In sectors of strategic importance for Mexico, such as manufacturing, education, and government, this fragmentation limits the ability to respond to high-sophistication technical groups. Mexico’s government sector showed the highest level of exposure in 2025, followed by educational institutions and information technology companies. This targeting suggests that attackers prioritize entities where service disruption causes maximum pressure for payment.
The trajectory of cybersecurity in Mexico for 2026 will depend on the execution of the 2025–2030 National Cybersecurity Plan. According to Víctor Ruiz, Founder, SILIKN, the central problem in Mexico is not the absence of strategies, but the persistent distance between design and execution.

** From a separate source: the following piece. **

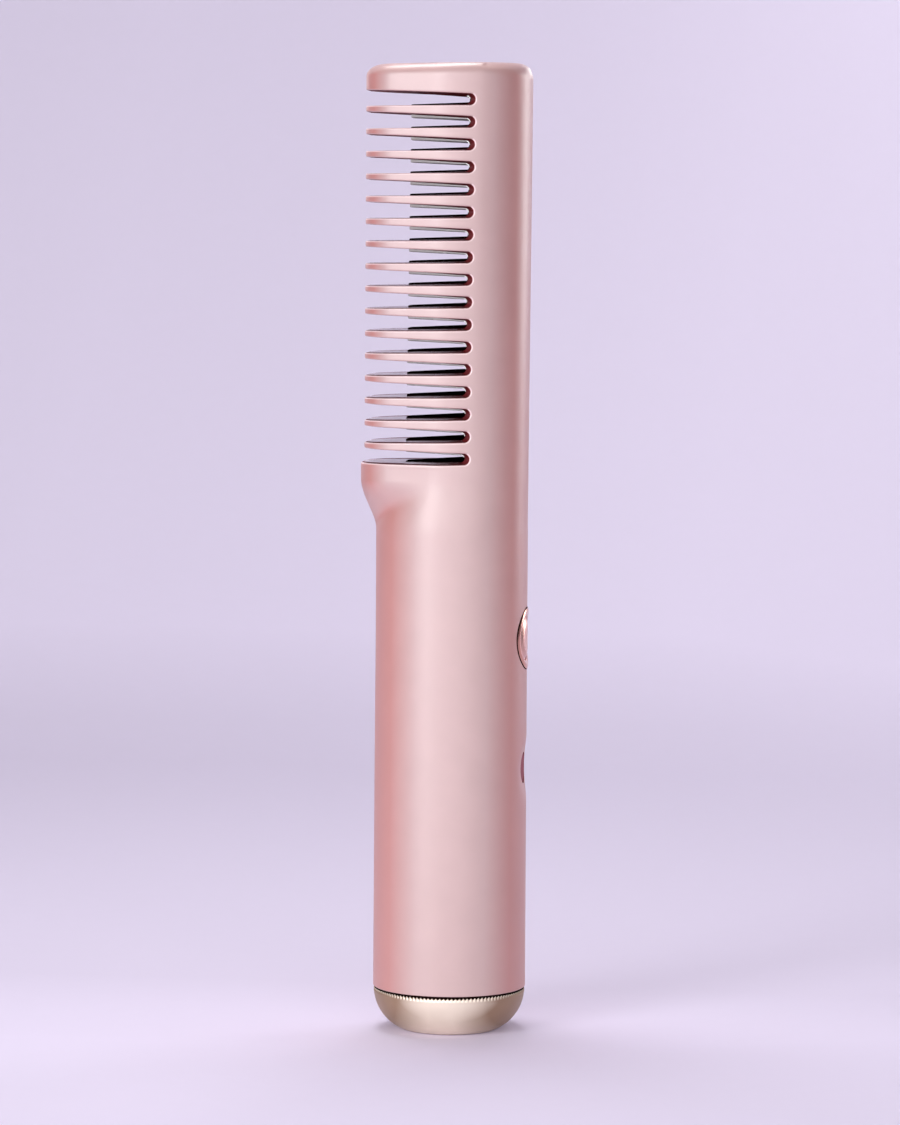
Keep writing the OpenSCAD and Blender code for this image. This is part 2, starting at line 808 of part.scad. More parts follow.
module heater_clamp() {
    color([0.70, 0.71, 0.73]) difference() {
        bar(clamp_x, heater_mid_z - clamp_l / 2, [clamp_t, clamp_w, clamp_l]);
        for (z = clamp_screw_z) along_x(clamp_x - 1, z) small_screw_hole(clamp_t + 2);
    }
}

module clamp_screws() {
    color([0.65, 0.65, 0.67]) for (z = clamp_screw_z)
        translate([clamp_back_x, 0, z]) rotate([0, -90, 0])
            small_screw(clamp_back_x - bar_back_x + clamp_thread_l);
}

// Two rails and an upper block round the heater stack, with legs that stand on the chassis
module comb_carrier() {
    r = spine_r - wall - part_gap;
    front_y = chord(r, bar_back_x - spine_cx);
    back_y = chord(r, carrier_back_x - spine_cx);
    window_top = heater_mid_z + clamp_l / 2 + clamp_window_gap;
    bridge = [bridge_t, carrier_window_w + 2 * eps, bridge_h];
    leg_z = top_deck_z + deck_t;
    color([0.13, 0.13, 0.14]) {
        difference() {
            translate([0, 0, carrier_low_z]) linear_extrude(carrier_top_z - carrier_low_z)
                polygon([[bar_back_x, -front_y], [carrier_back_x, -back_y],
                    [carrier_back_x, back_y], [bar_back_x, front_y]]);
            bar(0, 0, [far, carrier_window_w, window_top]);
        }
        bar(carrier_back_x - bridge[0], carrier_low_z, bridge);
        for (s = sides) translate([0, s * (carrier_leg_y + carrier_leg_d / 2), 0])
            bar(carrier_leg_x - carrier_leg_d / 2, leg_z,
                [carrier_leg_d, carrier_leg_d, carrier_low_z - leg_z + 1]);
    }
}

module thermal_fuse() {
    color([0.72, 0.62, 0.45]) translate([clamp_back_x + fuse_d / 2, 0, heater_mid_z - fuse_l]) {
        cylinder(d = fuse_d, h = fuse_l);
        translate([0, 0, -fuse_lead_l]) cylinder(d = fuse_lead_d, h = fuse_l + 2 * fuse_lead_l);
    }
}

module temperature_sensor() {
    color([0.60, 0.25, 0.12]) translate([sensor_x, sensor_y, sensor_z])
        cylinder(d = sensor_d, h = sensor_l);
}

module sensor_leads() {
    gate_x = board_front_x + thin_wire_d / 2 + part_gap;
    color([0.80, 0.78, 0.30]) for (s = sides) wire([
        [sensor_x, sensor_y + s * sensor_start_half, sensor_z],
        [sensor_x, sensor_y + s * sensor_start_half, carrier_low_z],
        [gate_x, sensor_lead_y + s * sensor_run_half, carrier_low_z - lead_bend_h],
        [gate_x, sensor_lead_y + s * sensor_run_half, top_deck_z],
        [board_front_x + thin_wire_d / 2, sensor_lead_y + s * sensor_run_half,
            board_high_z - lead_end_h]],
        thin_wire_d);
}

module heater_leads() {
    gate_x = board_front_x + wire_d / 2 + wire_rest;
    start_x = bar_back_x + wire_d / 2 + wire_rest / 2;
    start_y = clamp_boss_d / 2 + wire_d / 2 + 2 * wire_rest;
    color([0.75, 0.10, 0.08]) for (s = sides) wire([
        [start_x, s * start_y, heater_mid_z - heater_l / 2],
        [start_x, s * start_y, carrier_low_z],
        [gate_x, s * heater_lead_y, carrier_low_z - lead_bend_h],
        [gate_x, s * heater_lead_y, top_deck_z],
        [board_front_x + wire_d / 2, s * heater_lead_y, board_high_z - lead_end_h]], wire_d);
}

// ---------------------------------------------------------------- chassis, cell and boards

module deck(z) {
    translate([0, 0, z]) difference() {
        cylinder(r = deck_r, h = deck_t);
        translate([cable_gate_x, -cable_gate_y, -1]) cube([far, 2 * cable_gate_y, deck_t + 2]);
    }
}

// A holder that reaches round the cell from the plate
module cradle() {
    hold_r = cell_d / 2 + cell_fit;
    difference() {
        intersection() {
            translate([cell_x, 0, 0]) cylinder(r = hold_r + cradle_t, h = cradle_h);
            bar(cell_x - cradle_reach, 0, [plate_back_x - cell_x + cradle_reach + eps, far, cradle_h]);
        }
        translate([cell_x, 0, -1]) cylinder(r = hold_r, h = cradle_h + 2);
    }
}

// Where the board's four screws sit
module at_board_screws(x) {
    for (s = sides, z = board_screw_z) along_x(x, z, s * board_screw_y) children();
}

// Two decks, the plate behind the board, the cell's cradles, and the ear for the case screws
module chassis() {
    post_low_z = cap_h + plug_floor_t;
    ear_low_x = ear_screw_x[0] - ear_end;
    color([0.20, 0.20, 0.22]) difference() {
        union() {
            deck(deck_z);
            deck(top_deck_z);
            bar(plate_back_x, deck_z + eps, [plate_t, 2 * plate_y, top_deck_z - deck_z]);
            for (z = cradle_z) translate([0, 0, z]) cradle();
            at_board_screws(plate_front_x - eps) cylinder(d = standoff_d, h = standoff_h + eps);
            for (s = sides) translate([0, s * post_y, post_low_z])
                cylinder(d = post_d, h = deck_z - post_low_z + eps);
            translate([ear_low_x, ear_y, ear_z - ear_h / 2])
                cube([plate_back_x - ear_low_x + eps, deck_t, ear_h]);
        }
        for (s = sides) translate([0, s * post_y, cap_h]) case_screw_hole(plug_screw_l + 1);
        for (x = ear_screw_x)
            translate([x, 0, ear_z]) rotate([-90, 0, 0]) case_screw_hole(ear_y + deck_t + 1);
        at_board_screws(plate_back_x - 1) small_screw_hole(plate_t + standoff_h + 2);
        bar(plate_back_x - 1, cell_top_z + lead_window_gap, [plate_t + 2, window_w, lead_window_h]);
        bar(plate_back_x - 1, deck_z + deck_t, [plate_t + 2, window_w, window_h]);
    }
}

module chassis_screws() {
    color([0.65, 0.65, 0.67]) for (x = ear_screw_x)
        translate([x, ear_y, ear_z]) rotate([-90, 0, 0]) case_screw(deck_t + case_thread_l);
}

module battery_cell() {
    color([0.16, 0.33, 0.62]) translate([cell_x, 0, cell_z]) difference() {
        cylinder(d = cell_d, h = cell_l);
        translate([0, 0, cell_l - cell_groove]) difference() {
            cylinder(d = cell_d - 2 * cell_ring_t, h = 1);
            translate([0, 0, -1]) cylinder(d = cell_cap_d, h = 3);
        }
    }
}

// The upper tab ends at the plate and the lower one passes through it
module battery_tabs() {
    start_x = cell_x - tab_reach;
    upper_end_x = plate_back_x - tab_end_gap;
    color([0.80, 0.80, 0.78]) {
        bar(start_x, cell_top_z, [upper_end_x - start_x, tab_w, tab_t]);
        bar(start_x, cell_z - tab_t, [plate_front_x - start_x, tab_w, tab_t]);
    }
}

module battery_leads() {
    run_x = plate_front_x + strand_d / 2;
    color([0.10, 0.10, 0.10]) {
        wire([[plate_back_x - tab_lead_start, 0, cell_top_z + tab_t + wire_d / 2],
            [plate_back_x + tab_lead_mid, 0, cell_top_z + tab_lead_rise],
            [board_back_x - wire_d / 2, 0, cell_top_z + tab_lead_top]], strand_d);
        wire([[run_x, 0, cell_z - tab_t],
            [run_x, 0, cell_z + low_lead_rise],
            [run_x, 0, board_low_z + lead_end_h]], strand_d);
    }
}

module main_board() {
    color([0.05, 0.30, 0.16]) difference() {
        bar(board_back_x, board_low_z, [board_t, 2 * board_y, board_high_z - board_low_z]);
        at_board_screws(board_back_x - 1) small_screw_hole(board_t + 2);
    }
}

module board_screws() {
    color([0.65, 0.65, 0.67]) at_board_screws(board_front_x)
        rotate([180, 0, 0]) small_screw(board_t + standoff_h + plate_t);
}

module tact_switch() {
    color([0.22, 0.22, 0.23]) difference() {
        bar(board_front_x, button_z - switch_w / 2, [switch_h, switch_w, switch_w]);
        along_x(board_front_x + switch_floor_t, button_z)
            cylinder(d = stem_d + 2 * stem_fit, h = far);
    }
}

module switch_stem() {
    low_x = board_front_x + button_travel + stem_lift;
    color([0.85, 0.55, 0.15])
        along_x(low_x, button_z) cylinder(d = stem_d, h = stem_top_x - low_x);
}

module power_inductor() {
    z = board_low_z + inductor_past;
    color([0.30, 0.30, 0.32]) difference() {
        bar(board_front_x, z, [inductor_h, inductor_w, inductor_w]);
        along_x(board_front_x + inductor_h - inductor_groove, z + inductor_w / 2)
            cylinder(d = inductor_w - 2 * inductor_rim, h = 1);
    }
}

module capacitors() {
    color([0.70, 0.58, 0.42]) for (i = [0:3])
        translate([0, (i - 1.5) * capacitor_spacing, 0])
            bar(board_front_x, board_high_z - capacitor_past, [capacitor_h, capacitor_w, capacitor_l]);
}

module charge_leads() {
    run_x = board_front_x + wire_d / 2 + wire_rest;
    color([0.75, 0.10, 0.08]) for (s = sides) wire([
        [wire_hole_x, wire_hole_y + s * charge_lead_half, cap_h],
        [wire_hole_x, wire_hole_y + s * charge_lead_half, cap_h + charge_lead_rise],
        [run_x, s * charge_lead_y, deck_z - deck_t],
        [run_x, s * charge_lead_y, board_low_z - lead_end_h],
        [board_front_x + wire_d / 2, s * charge_lead_y, board_low_z + lead_end_h]], strand_d);
}

front_shell();
rear_shell();
base_cap();
end_plug();
button_ring();
power_button();
display_lens();
heating_comb();
comb_carrier();
heater_element();
insulation_strip();
heater_clamp();
clamp_screws();
thermal_fuse();
temperature_sensor();
sensor_leads();
heater_leads();
chassis();
chassis_screws();
battery_cell();
battery_tabs();
battery_leads();
main_board();
board_screws();
tact_switch();
switch_stem();
display_module();
power_inductor();
capacitors();
charge_board();
usb_socket();
charge_board_screws();
plug_screws();
charge_leads();
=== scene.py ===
"""Cordless hot comb: satin rose shells, champagne foot cap, rose gold button and a heated metal comb."""
import math

import bmesh
import bpy
import numpy as np
from mathutils import Matrix, Vector


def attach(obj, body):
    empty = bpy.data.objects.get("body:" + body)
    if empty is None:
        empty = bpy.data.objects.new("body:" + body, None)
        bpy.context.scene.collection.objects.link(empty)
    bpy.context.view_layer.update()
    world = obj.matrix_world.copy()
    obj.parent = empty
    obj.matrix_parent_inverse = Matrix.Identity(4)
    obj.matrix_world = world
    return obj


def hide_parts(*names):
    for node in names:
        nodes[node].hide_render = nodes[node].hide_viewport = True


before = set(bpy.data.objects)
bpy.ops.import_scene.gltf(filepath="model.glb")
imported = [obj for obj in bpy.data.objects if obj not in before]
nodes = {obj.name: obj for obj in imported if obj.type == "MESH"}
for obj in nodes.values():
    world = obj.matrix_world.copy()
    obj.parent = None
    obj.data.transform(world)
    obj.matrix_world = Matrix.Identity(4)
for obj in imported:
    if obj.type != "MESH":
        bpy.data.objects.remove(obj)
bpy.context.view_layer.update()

# ------------------------------------------------------------------ sizes of the part, in millimetres

MM = 0.001
WELD = 0.0015                          # points closer than this are one
DEGENERATE = 0.001                     # edges shorter than this are dropped
HANDLE_R = 18.2
WALL = 2.0
SEAM_Z = 10.3                          # lower end of the shells
RIM_R = 0.2                            # rounding of the shells' lower end
HANDLE_TOP_Z = 119.0
BAND_Z = 131.9                         # the neck has its full section from here on
SHOULDER_Z = 135.7
TOTAL_H = 230.3
TOP_Z = 230.1                          # the lacquered top at the spine, just inside the solid
TOP_FALL = math.tan(math.radians(0.75))
CEILING_Z = 226.9                      # top of the hollow in the head

TIP_X = -20.4
SPINE_X = 18.6
SPINE = (SPINE_X - 17.6, 17.6)         # centre x and radius of the head's spine
HEAD_TIP = (-10.9, 5.1, 9.5)           # x, y and radius of the tips' corner discs
SHOULDER_END = (-10.4, 3.5, 11.0)      # the same of the shoulder's corners
OUTLINE_BLUR = 1.7                     # length over which the head's outline changes its curvature
NECK_BLUR = 2.2

SLOTS = 17
SLOT_ROOT_R = 1.36
FIRST_SLOT_Z = SHOULDER_Z + 1.5
LAST_SLOT_Z = TOTAL_H - 9.06
PITCH = (LAST_SLOT_Z - FIRST_SLOT_Z) / (SLOTS - 1)
SLOT_ARC_X = 6.5 - SLOT_ROOT_R
SLOT_WIDEN = 0.59 / 25.4
EDGE_R = 0.3                           # rounding of the slots' edges
DRAFT_TIP = 0.12                       # how much the slots narrow inwards, at the tips and the root
DRAFT_ROOT = 0.4
INNER_ARC_X = 3.75                     # where the slots' inner edge turns round
CELL_END_X = 8.5                       # the face round a slot's end is built as far as here
POCKET_Y = -12.15                      # depth of the pocket for the metal comb's bar
POCKET_TIP = (-10.15, -4.15)           # x and y of that pocket at the metal tips

TIP_FAN = 0.5                          # how much higher the uppermost tips lie than their roots
FAN_END_Z = 229.0
HEAD_SETTLE = 0.2                      # how much lower the lacquered head lies at its top
ROOT_LEAN = 0.88                       # how far the slots' closed ends lean back over the head's height
# heights, and how far the spine's side and the handle's teeth side are moved along X there
SPINE_DRAWN_IN = ((10.3, 94, 119, 124, 129, 135.7, 219.24), (0, -0.18, -0.19, -0.36, -0.55, -0.58, -0.2))
HANDLE_LEFT_IN = ((10.3, 60, 94, 119, 125), (0, 0.03, 0.15, 0.12, 0))

METAL_TIP_X = -10.4
METAL_TIP_R = 0.8
METAL_TIP_Y = 4.0
METAL_ROOT_R = 0.46
METAL_ARC_X = 4.2 - METAL_ROOT_R
METAL_WIDEN = 0.7 / 13.6
METAL_WEDGE_END_X = 4.2
METAL_CELL_X = 6.2                     # the bar's face round a slot's end is built as far as here
METAL_BAR_Y = 12.0
METAL_BACK_X = 9.1
METAL_BACK_R = 0.6
METAL_LOW_Z = 133.85
METAL_TOP_Z = 224.75
UNDERSIDE_CROWN = 0.25                 # how much the teeth's undersides bulge
CROWN_REACH = 0.72                     # share of a tooth's half depth that its crown takes

BUTTON_Z = 94.0
RING_R = 7.35
RING_BORE_R = 5.3
BUTTON_R = 5.22
BUTTON_LIP_R = 6.02
DISPLAY_Z = 63.0
LENS_R = 3.6
LENS_SET_IN = 0.3                      # how deep the lens lies under the dish's floor
DISH_LONG = 8.3
DISH_WIDE = 7.2
DISH_DEPTH = 0.6
DISH_SLOPE = 0.62                      # share of the dish's radius that its slope takes
HOLE_FIT = 0.05                        # play round the ring and the lens
HOLE_EDGE_R = 0.12                     # rounding of those holes' edges
CELL_HALF_H = 10.0                     # half height of the shell's field round the display and the button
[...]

Although the state has integrated cybersecurity into high-level planning, such as the creation of the Digital Transformation and Telecommunications Agency (ATDT), intrusion volumes exceed the installed capacity of entities like Mexico’s Cyber Incident Response Center (CERT-MX). To mitigate risks associated with third-party interconnectivity, Kaspersky recommends that companies must implement the following strategic measures:
-
Comprehensive Provider Evaluation: Conduct exhaustive reviews of the cybersecurity policies, incident history, and compliance with industry standards of a provider before establishing a commercial relationship.
-
Contractual Security Requirements: Perform periodic security audits and ensure compliance with organizational security protocols and incident notification mandates.
-
Zero-Trust Architecture: Implement a zero-trust model and the principle of least privilege to reduce the impact if a provider is compromised.
-
Continuous Monitoring: Utilize solutions such as XDR or MXDR to monitor infrastructure in real time and detect anomalies in software and network traffic.
-
Incident Response Planning: Develop plans that specifically include scenarios for supply chain attacks and steps to quickly disconnect a compromised provider.